- _Exercise_
The lines to return are those from the one containing "obj.matrix_parent_inverse = Matrix.Identity(4)" down to the one containing "return Vector((x + datum, y, z))", inclusive; return them exactly and nothing else.

──────── Collected data ────────

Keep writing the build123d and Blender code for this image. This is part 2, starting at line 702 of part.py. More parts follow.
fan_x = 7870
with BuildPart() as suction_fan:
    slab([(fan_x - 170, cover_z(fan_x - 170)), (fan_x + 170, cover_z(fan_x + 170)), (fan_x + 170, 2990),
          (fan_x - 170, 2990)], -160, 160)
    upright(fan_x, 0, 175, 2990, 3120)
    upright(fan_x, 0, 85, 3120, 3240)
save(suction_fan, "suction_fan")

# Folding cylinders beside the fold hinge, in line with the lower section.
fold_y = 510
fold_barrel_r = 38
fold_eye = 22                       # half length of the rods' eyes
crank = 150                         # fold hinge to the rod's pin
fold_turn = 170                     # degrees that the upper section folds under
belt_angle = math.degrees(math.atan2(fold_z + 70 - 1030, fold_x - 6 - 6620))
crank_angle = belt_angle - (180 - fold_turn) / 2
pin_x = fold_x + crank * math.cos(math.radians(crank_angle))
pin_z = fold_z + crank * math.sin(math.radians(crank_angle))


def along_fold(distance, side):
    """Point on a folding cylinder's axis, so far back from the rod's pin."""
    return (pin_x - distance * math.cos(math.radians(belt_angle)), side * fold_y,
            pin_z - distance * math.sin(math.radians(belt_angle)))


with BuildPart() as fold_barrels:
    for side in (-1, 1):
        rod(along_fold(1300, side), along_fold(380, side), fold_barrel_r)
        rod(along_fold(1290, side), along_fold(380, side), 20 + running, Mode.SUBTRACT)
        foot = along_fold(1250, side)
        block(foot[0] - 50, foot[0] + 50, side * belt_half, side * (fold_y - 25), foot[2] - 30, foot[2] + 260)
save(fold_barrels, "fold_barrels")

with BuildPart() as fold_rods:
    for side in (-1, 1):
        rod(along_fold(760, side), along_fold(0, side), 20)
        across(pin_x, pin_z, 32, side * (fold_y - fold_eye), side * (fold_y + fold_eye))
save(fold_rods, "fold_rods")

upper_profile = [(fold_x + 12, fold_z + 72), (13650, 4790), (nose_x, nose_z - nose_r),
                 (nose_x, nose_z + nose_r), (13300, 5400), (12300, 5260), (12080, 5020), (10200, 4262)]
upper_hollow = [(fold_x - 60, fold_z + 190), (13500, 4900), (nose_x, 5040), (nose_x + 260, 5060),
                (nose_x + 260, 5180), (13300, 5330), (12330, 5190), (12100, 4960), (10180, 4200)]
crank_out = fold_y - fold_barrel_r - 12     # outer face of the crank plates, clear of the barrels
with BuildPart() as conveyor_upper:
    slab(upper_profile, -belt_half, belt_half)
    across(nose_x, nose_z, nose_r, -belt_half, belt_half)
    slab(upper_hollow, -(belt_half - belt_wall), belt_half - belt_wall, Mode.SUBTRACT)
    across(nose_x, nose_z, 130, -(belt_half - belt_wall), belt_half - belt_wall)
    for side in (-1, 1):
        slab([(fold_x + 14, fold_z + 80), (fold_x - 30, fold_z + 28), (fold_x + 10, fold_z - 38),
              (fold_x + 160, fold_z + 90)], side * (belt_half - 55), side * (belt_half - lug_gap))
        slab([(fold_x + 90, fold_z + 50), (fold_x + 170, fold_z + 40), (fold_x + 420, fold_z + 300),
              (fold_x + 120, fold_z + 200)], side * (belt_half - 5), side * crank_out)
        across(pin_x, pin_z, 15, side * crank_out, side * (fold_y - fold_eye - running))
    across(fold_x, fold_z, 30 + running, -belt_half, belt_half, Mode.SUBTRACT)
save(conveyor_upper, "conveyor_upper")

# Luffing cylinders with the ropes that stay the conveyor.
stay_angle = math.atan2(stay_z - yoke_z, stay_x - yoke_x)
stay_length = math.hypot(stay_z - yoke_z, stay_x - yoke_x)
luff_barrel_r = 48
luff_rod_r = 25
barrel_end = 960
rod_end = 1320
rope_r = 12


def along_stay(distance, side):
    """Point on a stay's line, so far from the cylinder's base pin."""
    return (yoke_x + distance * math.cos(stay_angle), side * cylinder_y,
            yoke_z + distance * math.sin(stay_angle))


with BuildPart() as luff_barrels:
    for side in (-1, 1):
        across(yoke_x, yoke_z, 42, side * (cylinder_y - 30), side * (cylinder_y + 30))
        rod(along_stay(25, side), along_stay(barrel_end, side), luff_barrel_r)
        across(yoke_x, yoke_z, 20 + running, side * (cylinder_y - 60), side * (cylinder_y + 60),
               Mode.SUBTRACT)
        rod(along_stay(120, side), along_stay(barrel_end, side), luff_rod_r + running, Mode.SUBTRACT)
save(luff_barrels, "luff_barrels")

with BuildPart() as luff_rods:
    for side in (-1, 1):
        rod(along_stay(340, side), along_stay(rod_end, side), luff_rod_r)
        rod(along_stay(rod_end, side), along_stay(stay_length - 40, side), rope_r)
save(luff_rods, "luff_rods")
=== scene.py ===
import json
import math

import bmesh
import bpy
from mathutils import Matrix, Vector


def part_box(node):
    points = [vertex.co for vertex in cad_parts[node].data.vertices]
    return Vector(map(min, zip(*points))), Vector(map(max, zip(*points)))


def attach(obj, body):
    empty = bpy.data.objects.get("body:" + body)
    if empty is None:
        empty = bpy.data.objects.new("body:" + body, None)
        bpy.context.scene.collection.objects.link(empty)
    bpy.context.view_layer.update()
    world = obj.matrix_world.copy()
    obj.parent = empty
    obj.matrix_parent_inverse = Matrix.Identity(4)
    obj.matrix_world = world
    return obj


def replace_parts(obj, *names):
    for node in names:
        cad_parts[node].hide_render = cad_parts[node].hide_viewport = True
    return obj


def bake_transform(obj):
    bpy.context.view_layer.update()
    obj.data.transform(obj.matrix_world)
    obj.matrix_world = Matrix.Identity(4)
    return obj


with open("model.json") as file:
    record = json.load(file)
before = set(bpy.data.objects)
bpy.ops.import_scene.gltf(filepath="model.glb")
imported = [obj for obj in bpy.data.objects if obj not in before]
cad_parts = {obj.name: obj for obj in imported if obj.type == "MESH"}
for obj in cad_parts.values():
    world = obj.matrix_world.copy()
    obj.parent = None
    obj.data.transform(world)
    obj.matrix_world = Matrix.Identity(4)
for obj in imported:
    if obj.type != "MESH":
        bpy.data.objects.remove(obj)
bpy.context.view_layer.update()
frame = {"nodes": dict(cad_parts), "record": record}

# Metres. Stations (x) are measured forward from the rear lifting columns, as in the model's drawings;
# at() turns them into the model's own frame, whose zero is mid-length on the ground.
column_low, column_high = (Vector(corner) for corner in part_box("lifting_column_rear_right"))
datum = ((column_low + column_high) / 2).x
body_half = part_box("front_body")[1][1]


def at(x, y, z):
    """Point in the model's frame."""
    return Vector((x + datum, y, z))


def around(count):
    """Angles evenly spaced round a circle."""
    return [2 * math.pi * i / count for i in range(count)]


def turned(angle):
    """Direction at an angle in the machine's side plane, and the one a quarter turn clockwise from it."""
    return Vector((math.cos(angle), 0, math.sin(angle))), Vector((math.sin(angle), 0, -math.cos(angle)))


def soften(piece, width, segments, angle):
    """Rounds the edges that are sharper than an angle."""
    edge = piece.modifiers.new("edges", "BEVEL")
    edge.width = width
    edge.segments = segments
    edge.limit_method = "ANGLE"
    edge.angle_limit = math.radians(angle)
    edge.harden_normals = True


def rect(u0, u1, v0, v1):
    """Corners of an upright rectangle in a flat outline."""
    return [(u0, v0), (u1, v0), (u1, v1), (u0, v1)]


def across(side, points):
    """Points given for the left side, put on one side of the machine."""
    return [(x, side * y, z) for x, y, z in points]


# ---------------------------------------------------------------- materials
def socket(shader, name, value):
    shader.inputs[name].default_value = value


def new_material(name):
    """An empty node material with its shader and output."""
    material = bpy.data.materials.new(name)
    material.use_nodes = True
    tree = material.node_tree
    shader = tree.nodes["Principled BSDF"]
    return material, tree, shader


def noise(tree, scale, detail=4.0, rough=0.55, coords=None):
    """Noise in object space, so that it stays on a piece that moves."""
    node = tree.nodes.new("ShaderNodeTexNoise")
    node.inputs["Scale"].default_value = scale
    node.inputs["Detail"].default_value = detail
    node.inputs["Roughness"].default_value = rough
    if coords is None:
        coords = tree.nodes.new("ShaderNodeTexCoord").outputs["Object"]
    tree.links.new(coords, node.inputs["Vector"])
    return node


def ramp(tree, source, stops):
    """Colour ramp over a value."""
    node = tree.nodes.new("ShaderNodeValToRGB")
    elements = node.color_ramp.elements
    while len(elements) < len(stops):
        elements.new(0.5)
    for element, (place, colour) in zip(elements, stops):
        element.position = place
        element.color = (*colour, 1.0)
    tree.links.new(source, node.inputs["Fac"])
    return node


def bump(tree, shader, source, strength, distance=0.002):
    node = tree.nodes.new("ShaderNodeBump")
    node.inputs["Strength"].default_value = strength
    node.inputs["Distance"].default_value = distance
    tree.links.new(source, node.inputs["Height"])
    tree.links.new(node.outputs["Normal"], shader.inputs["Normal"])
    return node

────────

- _Expected answer_
    obj.matrix_parent_inverse = Matrix.Identity(4)
    obj.matrix_world = world
    return obj


def replace_parts(obj, *names):
    for node in names:
        cad_parts[node].hide_render = cad_parts[node].hide_viewport = True
    return obj


def bake_transform(obj):
    bpy.context.view_layer.update()
    obj.data.transform(obj.matrix_world)
    obj.matrix_world = Matrix.Identity(4)
    return obj


with open("model.json") as file:
    record = json.load(file)
before = set(bpy.data.objects)
bpy.ops.import_scene.gltf(filepath="model.glb")
imported = [obj for obj in bpy.data.objects if obj not in before]
cad_parts = {obj.name: obj for obj in imported if obj.type == "MESH"}
for obj in cad_parts.values():
    world = obj.matrix_world.copy()
    obj.parent = None
    obj.data.transform(world)
    obj.matrix_world = Matrix.Identity(4)
for obj in imported:
    if obj.type != "MESH":
        bpy.data.objects.remove(obj)
bpy.context.view_layer.update()
frame = {"nodes": dict(cad_parts), "record": record}

# Metres. Stations (x) are measured forward from the rear lifting columns, as in the model's drawings;
# at() turns them into the model's own frame, whose zero is mid-length on the ground.
column_low, column_high = (Vector(corner) for corner in part_box("lifting_column_rear_right"))
datum = ((column_low + column_high) / 2).x
body_half = part_box("front_body")[1][1]


def at(x, y, z):
    """Point in the model's frame."""
    return Vector((x + datum, y, z))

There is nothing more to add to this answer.